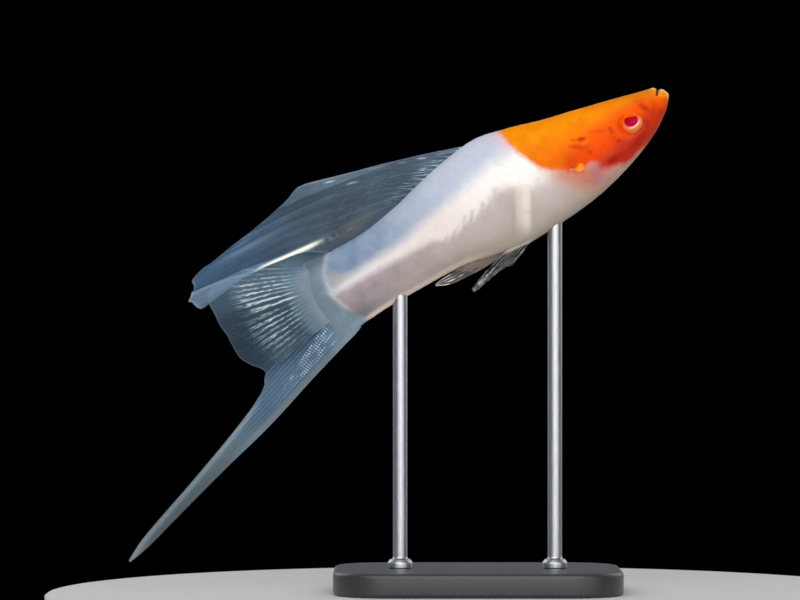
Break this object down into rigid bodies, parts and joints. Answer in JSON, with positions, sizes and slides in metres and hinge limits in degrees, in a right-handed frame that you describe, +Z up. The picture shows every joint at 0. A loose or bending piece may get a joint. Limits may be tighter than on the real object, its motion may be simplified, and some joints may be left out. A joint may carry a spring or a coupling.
{
  "type": "swordtail",
  "caption": "Life-size still model of a male long-finned swordtail, white with an orange head, swimming nose up on a plain display stand.",
  "frame": {"origin": "centre of the flat underside of the stand's base, on the surface that it stands on", "axes": "+Z up, +X the way the head points, -Y the way the fish's right side faces; the fish is pitched nose up by 29.85 degrees in the XZ plane"},
  "size_m": [0.0902, 0.034, 0.084],
  "materials": {
    "cap_skin": "satin",
    "pearl_skin": "satin",
    "fin": "satin",
    "eye": "gloss",
    "stand_base": "satin",
    "stand_rod": "satin"
  },
  "bodies": {
    "root": {"head": "cap_skin", "trunk": "pearl_skin", "tail": "pearl_skin", "eye_right": "eye", "eye_left": "eye", "dorsal_fin": "fin", "caudal_fin": "fin", "sword": "fin", "pectoral_fin_right": "fin", "pectoral_fin_left": "fin", "pelvic_fin_right": "fin", "pelvic_fin_left": "fin", "gonopodium": "fin", "stand_base": "stand_base", "stand_rod_rear": "stand_rod", "stand_rod_front": "stand_rod"}
  },
  "joints": []
}
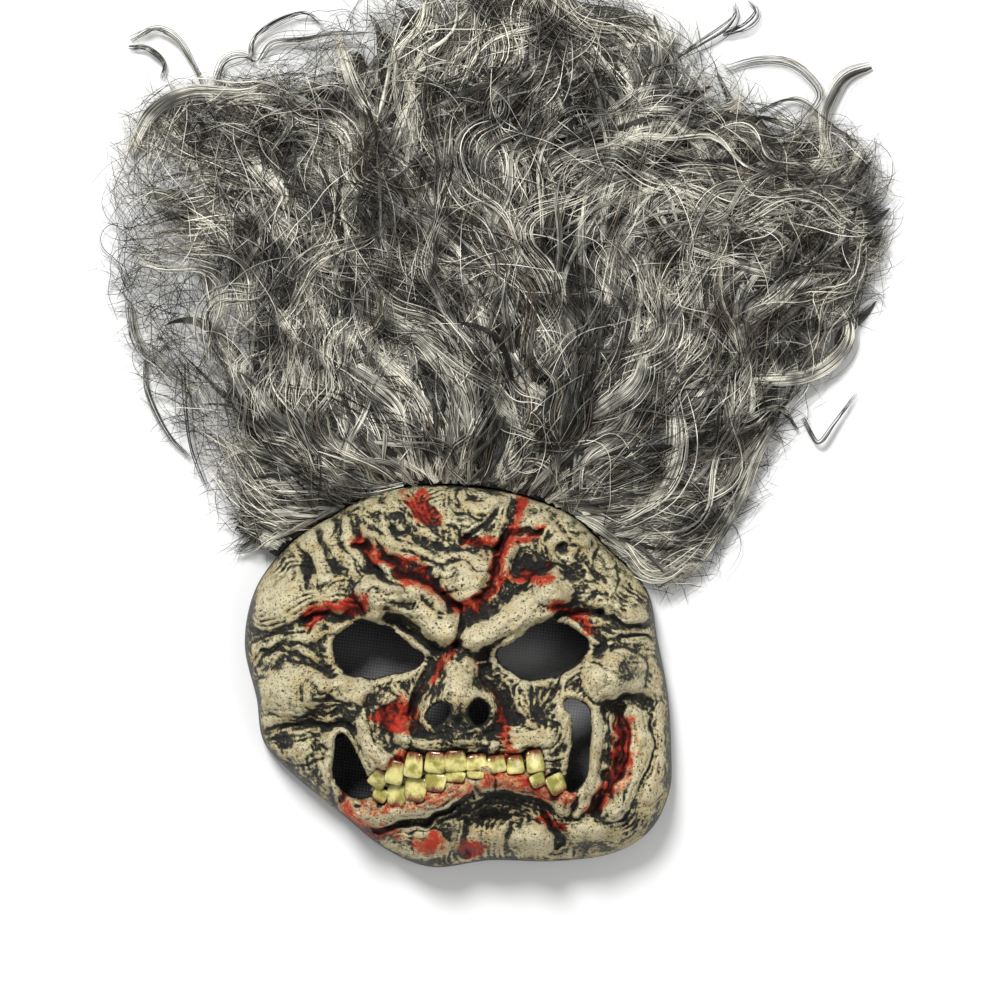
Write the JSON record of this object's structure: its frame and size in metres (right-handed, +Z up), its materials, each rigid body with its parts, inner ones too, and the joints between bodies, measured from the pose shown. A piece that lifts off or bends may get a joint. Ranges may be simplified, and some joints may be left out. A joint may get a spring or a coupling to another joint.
{
  "type": "zombie mask",
  "caption": "Costume mask with a moulded zombie face, open eyes, bared teeth, a black cloth hood behind it and a long, frizzy grey wig spread out above the forehead.",
  "frame": {"origin": "middle of the footprint, on the surface that the mask lies on face up", "axes": "+X across the face to the right as seen from above, +Y from the chin over the forehead and along the hair, +Z up out of the face"},
  "size_m": [0.4014, 0.4378, 0.0827],
  "materials": {
    "painted_vinyl": "black vinyl dry-brushed with cream, with red paint in the wounds and glossy yellow-green teeth",
    "knit_cloth": "fine black knit",
    "synthetic_hair": "frizzy fibre, black and silver strands mixed"
  },
  "bodies": {
    "root": {"face_shell": "painted_vinyl", "hood": "knit_cloth", "wig_hair": "synthetic_hair"}
  },
  "joints": []
}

WHAT THE TASK ASKS: Return each line of the records above exactly as it reads.

PROBLEM SOLUTION:
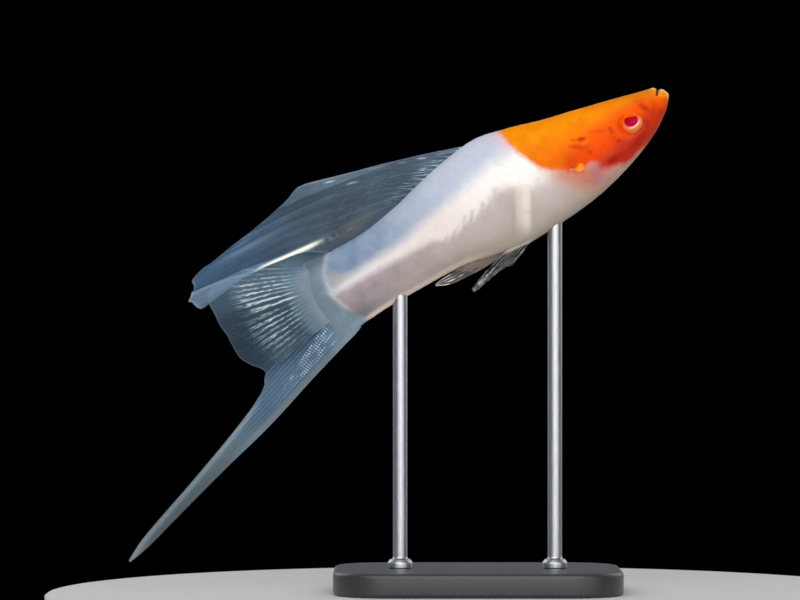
Break this object down into rigid bodies, parts and joints. Answer in JSON, with positions, sizes and slides in metres and hinge limits in degrees, in a right-handed frame that you describe, +Z up. The picture shows every joint at 0. A loose or bending piece may get a joint. Limits may be tighter than on the real object, its motion may be simplified, and some joints may be left out. A joint may carry a spring or a coupling.
{
  "type": "swordtail",
  "caption": "Life-size still model of a male long-finned swordtail, white with an orange head, swimming nose up on a plain display stand.",
  "frame": {"origin": "centre of the flat underside of the stand's base, on the surface that it stands on", "axes": "+Z up, +X the way the head points, -Y the way the fish's right side faces; the fish is pitched nose up by 29.85 degrees in the XZ plane"},
  "size_m": [0.0902, 0.034, 0.084],
  "materials": {
    "cap_skin": "satin",
    "pearl_skin": "satin",
    "fin": "satin",
    "eye": "gloss",
    "stand_base": "satin",
    "stand_rod": "satin"
  },
  "bodies": {
    "root": {"head": "cap_skin", "trunk": "pearl_skin", "tail": "pearl_skin", "eye_right": "eye", "eye_left": "eye", "dorsal_fin": "fin", "caudal_fin": "fin", "sword": "fin", "pectoral_fin_right": "fin", "pectoral_fin_left": "fin", "pelvic_fin_right": "fin", "pelvic_fin_left": "fin", "gonopodium": "fin", "stand_base": "stand_base", "stand_rod_rear": "stand_rod", "stand_rod_front": "stand_rod"}
  },
  "joints": []
}
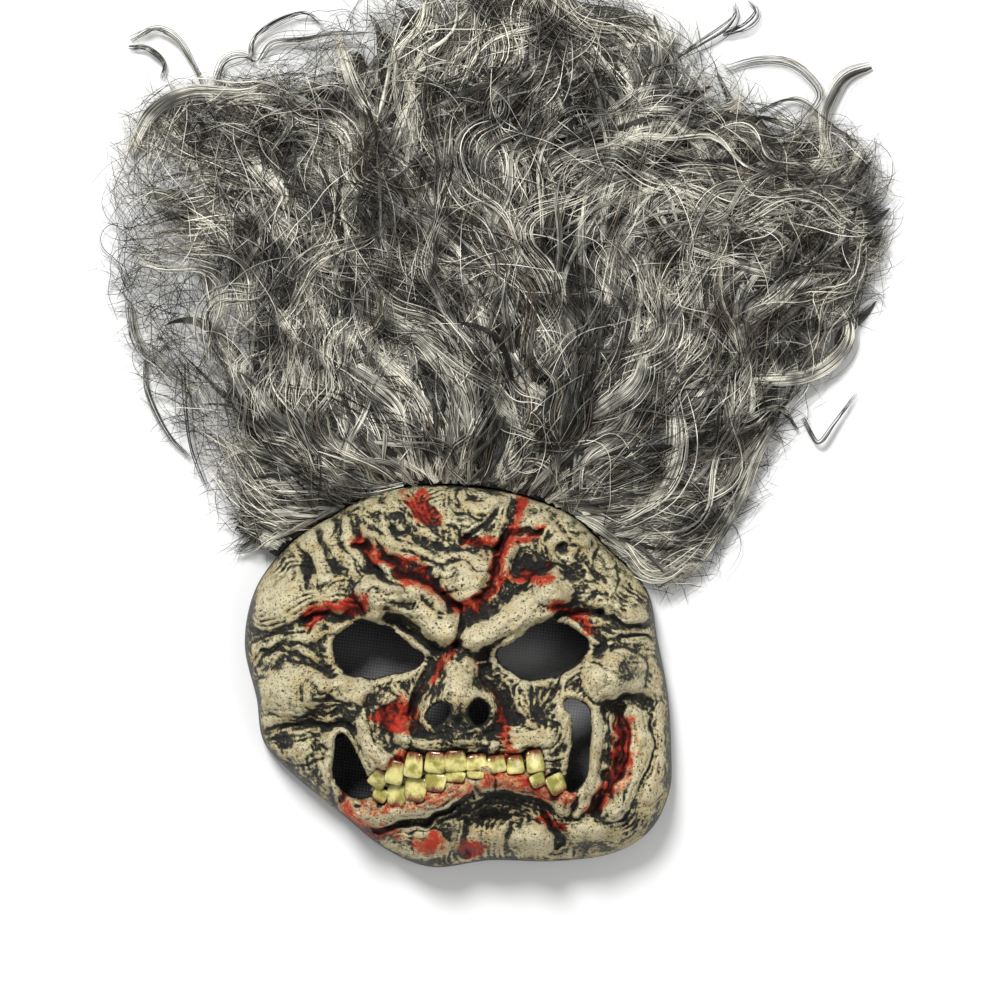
Write the JSON record of this object's structure: its frame and size in metres (right-handed, +Z up), its materials, each rigid body with its parts, inner ones too, and the joints between bodies, measured from the pose shown. A piece that lifts off or bends may get a joint. Ranges may be simplified, and some joints may be left out. A joint may get a spring or a coupling to another joint.
{
  "type": "zombie mask",
  "caption": "Costume mask with a moulded zombie face, open eyes, bared teeth, a black cloth hood behind it and a long, frizzy grey wig spread out above the forehead.",
  "frame": {"origin": "middle of the footprint, on the surface that the mask lies on face up", "axes": "+X across the face to the right as seen from above, +Y from the chin over the forehead and along the hair, +Z up out of the face"},
  "size_m": [0.4014, 0.4378, 0.0827],
  "materials": {
    "painted_vinyl": "black vinyl dry-brushed with cream, with red paint in the wounds and glossy yellow-green teeth",
    "knit_cloth": "fine black knit",
    "synthetic_hair": "frizzy fibre, black and silver strands mixed"
  },
  "bodies": {
    "root": {"face_shell": "painted_vinyl", "hood": "knit_cloth", "wig_hair": "synthetic_hair"}
  },
  "joints": []
}